Data extract:
◆ ◆ ◆ ◆ ◆
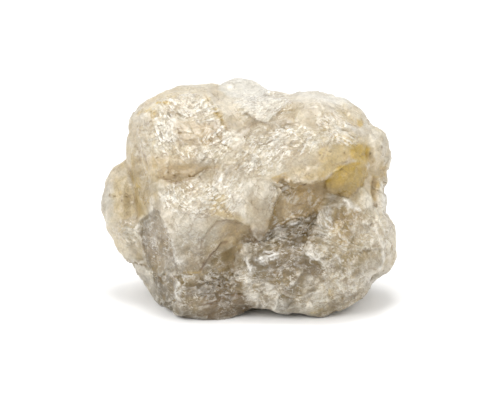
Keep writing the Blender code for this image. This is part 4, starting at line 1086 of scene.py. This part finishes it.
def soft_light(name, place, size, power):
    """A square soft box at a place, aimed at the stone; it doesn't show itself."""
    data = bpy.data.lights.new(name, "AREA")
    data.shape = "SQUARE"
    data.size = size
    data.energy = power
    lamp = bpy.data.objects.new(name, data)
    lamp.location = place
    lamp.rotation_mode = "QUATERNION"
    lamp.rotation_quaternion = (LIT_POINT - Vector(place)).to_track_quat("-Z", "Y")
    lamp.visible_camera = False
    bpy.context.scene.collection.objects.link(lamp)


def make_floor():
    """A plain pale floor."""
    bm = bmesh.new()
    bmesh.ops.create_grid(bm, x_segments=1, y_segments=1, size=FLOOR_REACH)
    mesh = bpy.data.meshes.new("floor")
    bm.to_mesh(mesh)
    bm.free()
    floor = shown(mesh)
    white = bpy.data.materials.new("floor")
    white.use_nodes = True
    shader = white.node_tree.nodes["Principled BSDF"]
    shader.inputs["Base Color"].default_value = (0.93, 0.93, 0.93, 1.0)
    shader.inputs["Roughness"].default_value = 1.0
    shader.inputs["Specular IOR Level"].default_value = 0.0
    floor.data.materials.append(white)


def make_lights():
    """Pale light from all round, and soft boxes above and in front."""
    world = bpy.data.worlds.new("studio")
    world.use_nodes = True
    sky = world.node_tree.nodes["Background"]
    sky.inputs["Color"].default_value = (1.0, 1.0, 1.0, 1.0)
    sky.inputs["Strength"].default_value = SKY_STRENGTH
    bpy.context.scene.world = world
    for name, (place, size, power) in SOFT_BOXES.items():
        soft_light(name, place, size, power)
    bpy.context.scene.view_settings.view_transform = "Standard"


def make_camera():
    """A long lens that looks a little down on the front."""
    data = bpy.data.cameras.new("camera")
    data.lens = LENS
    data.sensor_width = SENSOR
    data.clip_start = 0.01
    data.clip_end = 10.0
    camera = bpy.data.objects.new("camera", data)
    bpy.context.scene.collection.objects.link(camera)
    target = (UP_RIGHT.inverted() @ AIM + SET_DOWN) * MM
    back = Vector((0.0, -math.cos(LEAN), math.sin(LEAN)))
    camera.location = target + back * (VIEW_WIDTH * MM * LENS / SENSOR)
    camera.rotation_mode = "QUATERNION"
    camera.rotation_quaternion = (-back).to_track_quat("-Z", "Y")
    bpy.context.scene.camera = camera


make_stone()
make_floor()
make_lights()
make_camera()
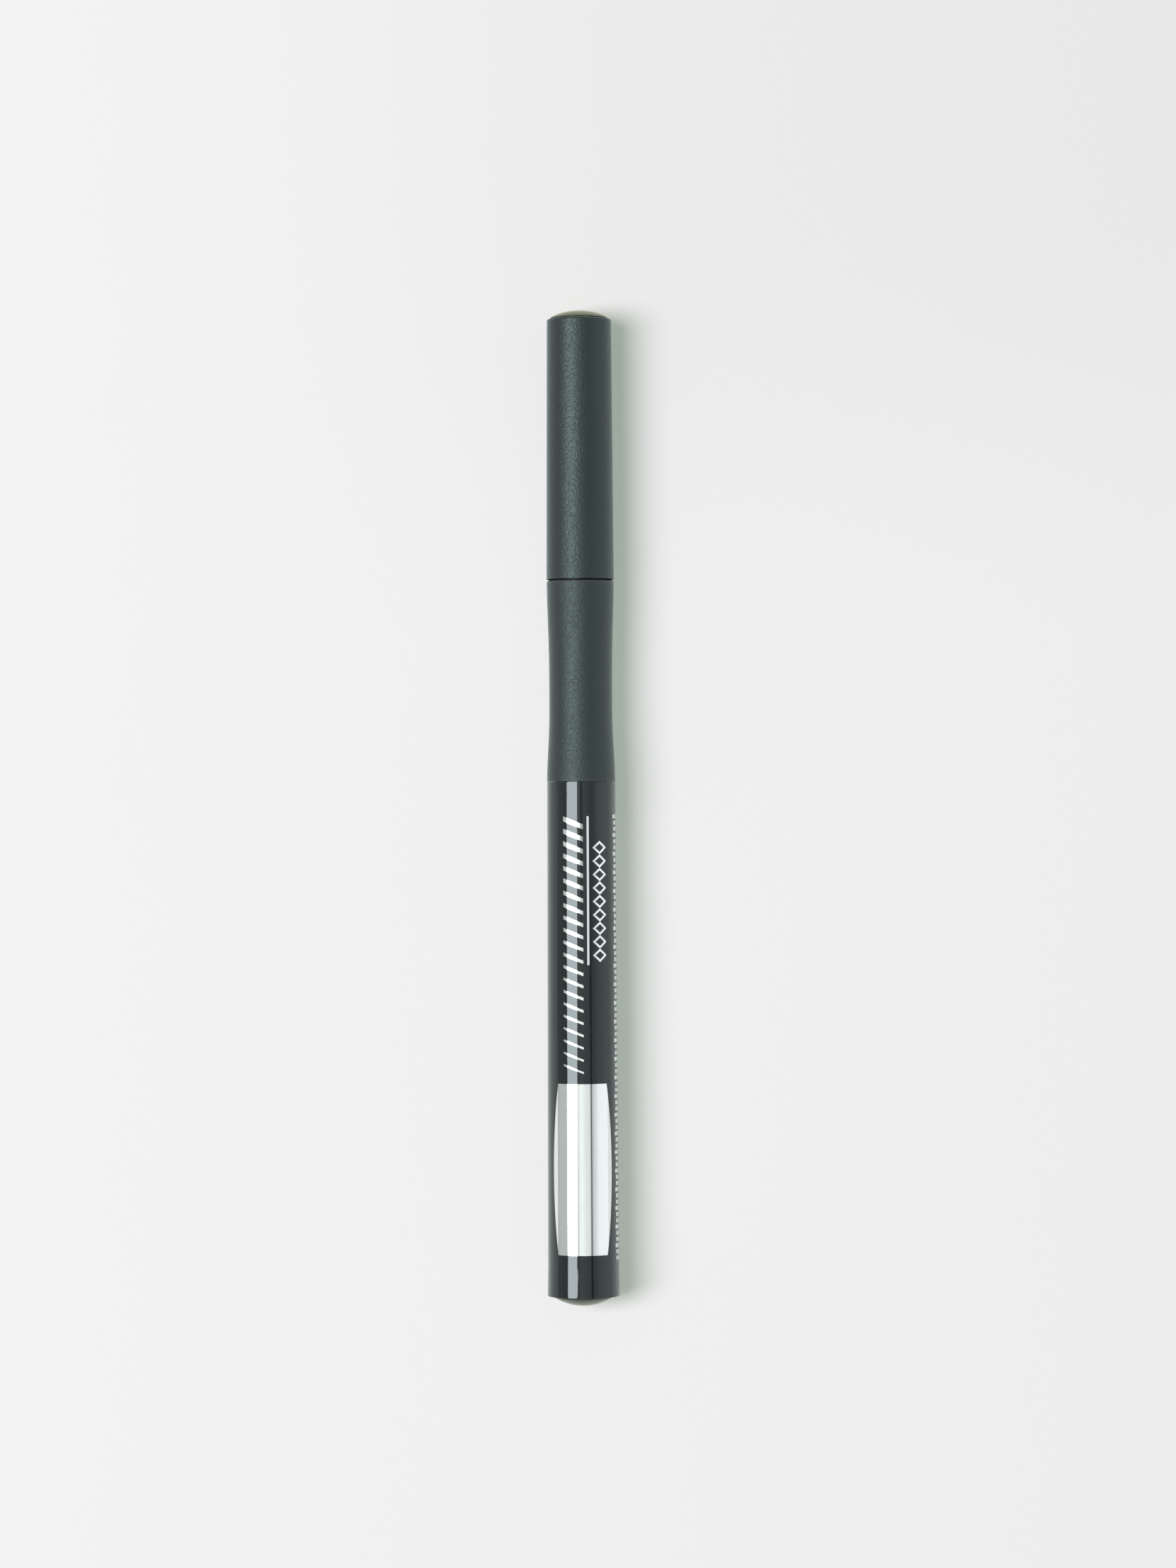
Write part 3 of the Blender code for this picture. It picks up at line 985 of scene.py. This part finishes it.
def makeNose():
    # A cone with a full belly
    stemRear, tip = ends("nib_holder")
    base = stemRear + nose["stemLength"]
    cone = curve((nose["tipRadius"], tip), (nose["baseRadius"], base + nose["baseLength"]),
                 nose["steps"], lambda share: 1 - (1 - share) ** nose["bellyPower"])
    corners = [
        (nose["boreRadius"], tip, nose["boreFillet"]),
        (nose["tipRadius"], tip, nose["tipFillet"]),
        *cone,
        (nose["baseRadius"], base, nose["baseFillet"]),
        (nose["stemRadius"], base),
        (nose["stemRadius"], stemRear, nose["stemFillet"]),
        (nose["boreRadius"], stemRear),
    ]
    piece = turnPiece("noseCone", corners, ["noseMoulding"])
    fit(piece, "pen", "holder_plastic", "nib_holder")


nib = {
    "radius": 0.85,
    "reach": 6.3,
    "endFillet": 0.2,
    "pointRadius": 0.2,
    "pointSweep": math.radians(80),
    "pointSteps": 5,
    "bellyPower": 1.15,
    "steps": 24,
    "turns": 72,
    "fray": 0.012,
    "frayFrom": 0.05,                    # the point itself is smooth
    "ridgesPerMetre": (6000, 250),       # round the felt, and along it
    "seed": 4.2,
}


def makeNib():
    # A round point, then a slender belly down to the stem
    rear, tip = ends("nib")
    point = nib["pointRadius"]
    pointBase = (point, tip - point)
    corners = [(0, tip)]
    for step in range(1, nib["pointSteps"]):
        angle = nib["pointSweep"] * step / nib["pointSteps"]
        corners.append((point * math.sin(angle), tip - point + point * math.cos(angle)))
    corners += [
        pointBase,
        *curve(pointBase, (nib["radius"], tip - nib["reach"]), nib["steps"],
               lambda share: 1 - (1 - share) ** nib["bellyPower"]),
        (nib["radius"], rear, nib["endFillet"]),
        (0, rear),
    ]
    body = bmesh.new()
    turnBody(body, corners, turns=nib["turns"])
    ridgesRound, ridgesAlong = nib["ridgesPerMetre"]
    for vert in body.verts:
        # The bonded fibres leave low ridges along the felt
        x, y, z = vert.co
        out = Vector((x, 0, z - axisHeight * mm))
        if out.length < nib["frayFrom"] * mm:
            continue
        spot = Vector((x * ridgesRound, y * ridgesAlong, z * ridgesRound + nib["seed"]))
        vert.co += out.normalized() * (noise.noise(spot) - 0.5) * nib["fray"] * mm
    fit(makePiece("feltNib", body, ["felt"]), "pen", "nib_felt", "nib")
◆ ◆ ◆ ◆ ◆
What this task involves: The answer should consist of the lines from the first line of the entries through the line with "bpy.context.scene.collection.objects.link(lamp)", copied exactly.

The output:
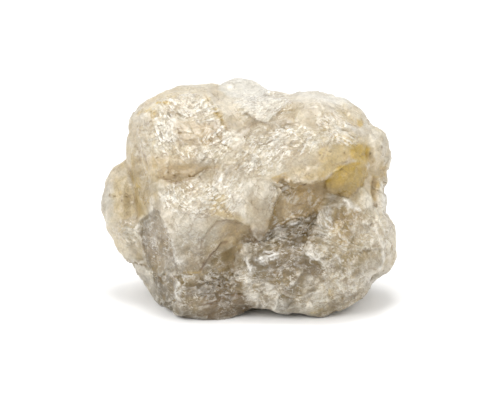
Keep writing the Blender code for this image. This is part 4, starting at line 1086 of scene.py. This part finishes it.
def soft_light(name, place, size, power):
    """A square soft box at a place, aimed at the stone; it doesn't show itself."""
    data = bpy.data.lights.new(name, "AREA")
    data.shape = "SQUARE"
    data.size = size
    data.energy = power
    lamp = bpy.data.objects.new(name, data)
    lamp.location = place
    lamp.rotation_mode = "QUATERNION"
    lamp.rotation_quaternion = (LIT_POINT - Vector(place)).to_track_quat("-Z", "Y")
    lamp.visible_camera = False
    bpy.context.scene.collection.objects.link(lamp)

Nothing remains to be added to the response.